Although bottlers like Nestle don’t use nearly as much water as farms or factories, the dispute is calling attention to how water is regulated in the US. State laws typically offer wide latitude for property owners to pump groundwater for personal or business use.

Nestle has argued that its increase wouldn’t put the environment at risk. Still, the company seems to concur with critics on one point – that the Flint crisis has altered the zeitgeist here.  

“What happened in Flint is a tragedy … we feel frustration about this,” says Nelson Switzer, chief sustainability officer for Nestle Waters North America. He points out that Nestle and other companies have donated bottled water to the city, which he visited in February.

“Water is a passionate issue,” he adds. “People make decisions based on their data and their knowledge, and they make decisions based on passion and their emotional responses.”

Like many well-watered states, Michigan allows a reasonable use of water by landowners and imposes no royalties for its resale. The Department of Environmental Quality (DEQ) must sign off on large withdrawals to make sure stream flows and fish populations aren’t adversely affected. The cost to Nestle? A $5,000 application fee, plus an annual $200 water-use reporting fee.

“That’s the real head-scratcher for folks,” says Nick Schroeck, who directs the Great Lakes Environmental Law Center at Wayne State University in Detroit.

He points to the Flint crisis and tensions over municipal fees in Detroit – nearly 18,000 customers faced shutoffs last month for years of nonpayment – as the backdrop to the outcry over Nestle’s right to pump more at minimal cost. “In a region where we are water rich and you have incredible water resources, it seems that the law protects certain users and not other users,” he says.

Debating the impacts – and the fees  

Nestle’s critics also say that, even in water-rich Michigan, environmental risks are greater than Nestle has allowed.
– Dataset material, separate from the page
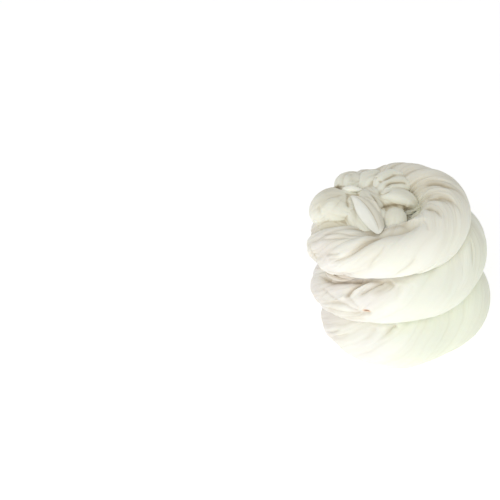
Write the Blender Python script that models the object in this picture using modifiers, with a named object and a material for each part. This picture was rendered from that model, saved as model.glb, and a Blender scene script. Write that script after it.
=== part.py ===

“Based on direct observation of the lowering of the water table ... we believe that these [nearby] wetland areas will likely be significantly impacted by the observed and predicted lowering of the water table at this location,” Christopher Grobbel, an environmental consultant to the Great Lakes Environmental Law Center, wrote in a February comment to the DEQ.

In Michigan and across the US, the typical residential water bill is more about treatment and delivery than the water itself. When it comes to commercial use, some states charge a sliding fee to bottlers for water extraction. In Maine, Nestle pays towns for water rights and markets the product as Poland Spring, a best-selling brand. Elsewhere, the company has also faced pushback. Last year voters in Oregon's Hood River County passed a ballot initiative to block a proposed Nestle bottling plant amid intense business lobbying.

Environmentalists are divided on the question of whether it makes sense to charge for groundwater, as states impose royalties on oil or minerals. Some are wary of putting a price on such a vital resource. The idea also raises complex questions about what water use should and shouldn’t be taxed in the public interest.

Bottled water represents a fraction of Michigan’s groundwater consumption – less than 1 percent in 2015, compared with 39 percent for agriculture and 26 percent for public waterworks, as in Flint. But its visibility makes its marketers a target in a way that doesn’t apply to cherry farmers.

“We are the largest food and beverage company in the world so attaching our name to something does bring greater scrutiny and attention,” says Mr. Switzer.

An added wrinkle in Michigan is that it belongs to the Great Lakes compact of eight states along with the Canadian provinces of Ontario and Quebec. This commits members to binding rules on managing their common resources, including not diverting water from the Great Lakes basin, which holds roughly 6,000 trillion gallons of water, the world’s largest such resource. But the 2008 compact inserted a loophole for bottlers that allows for its diversion in small containers.

‘There was outrage’

Since Nestle filed its application last July, the DEQ has twice had to extend the period for public comment and to collect more data from Nestle. It has received more than 50,000 comments, including remarks made last month at a hearing in a town near the White Pine Spring where the wellhead is located. At least 450 people showed up for the hearing, which ran past midnight to allow everyone a turn at the microphone.

“There was outrage,” says Ms. Kirkwood, who attended the forum and whose group has collected signatures opposing a well increase. “You have a multibillion-dollar company like Nestle coming to Michigan, basically taking our water for free, and selling it back to us in bottles for millions of dollars in profit. The public is sophisticated and they understand that is not just.”

A spokeswoman for the DEQ says there’s no set time frame for the approval process for Nestle, which is the first under a state law amended in 2008.

Even if state approval comes through, another hurdle for Nestle is the local resistance to its planned booster station for the water flow. Workarounds such as trucking the water are possible, but costly.

“If we are successful with the permitted capacity increase, what you need is a boost along that pipeline,” says Arlene Anderson-Vincent, natural resources manager at Nestle’s plant in Stanwood, Mich.